Some of what's required is better coordination, Yaroslavsky says. And the supervisors have asked county officials to look at how departments and nonprofit and faith-based agencies can more effectively work together.

Solutions to other problems have for years remained elusive. The scarcity of supermarkets in neighborhoods that are being called "food deserts" continues to trouble many people, within and outside of government. A report is due soon to the City Council assessing what it can do, through land use powers, to encourage supermarket construction. Council member Jan Perry's office supported Fresh & Easy's efforts; a new store opens next week in South L.A.

Availability of fresh, nutritious food is a long-standing issue. After the 1992 riots, researchers found that the availability of fresh, nutritious food was a top concern of people living in South Los Angeles, says Robert Gottlieb, director of the Urban and Environmental Policy Institute at Occidental College and the author of a book coming out later this year on food and justice.

A few years later a food policy body was formed but dissolved.

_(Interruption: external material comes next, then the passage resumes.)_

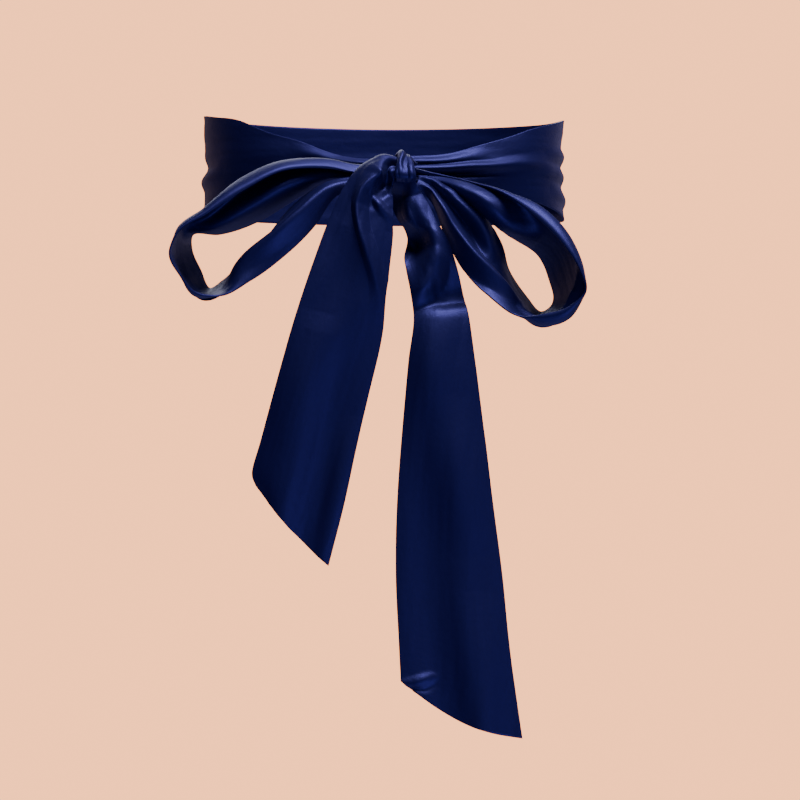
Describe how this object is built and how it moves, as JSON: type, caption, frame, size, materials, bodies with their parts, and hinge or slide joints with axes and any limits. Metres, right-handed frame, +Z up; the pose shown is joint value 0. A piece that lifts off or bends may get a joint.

Now the idea is back.

"There has been a deepening and maturing and expansion of the food movement in Los Angeles," Gottlieb says.

People are coming to "realize how unhealthy a lot of our food is," Garcetti says, and they're doing something about it in ways that also provide urban meeting spots -- by working in community gardens and shopping at farmers markets.

At the same time, he says, there has been "a recognition by government that it's not going to happen on its own," that through permits and regulations for such disparate things as restaurant grease traps and new grocery stores, the "city has a huge impact on food."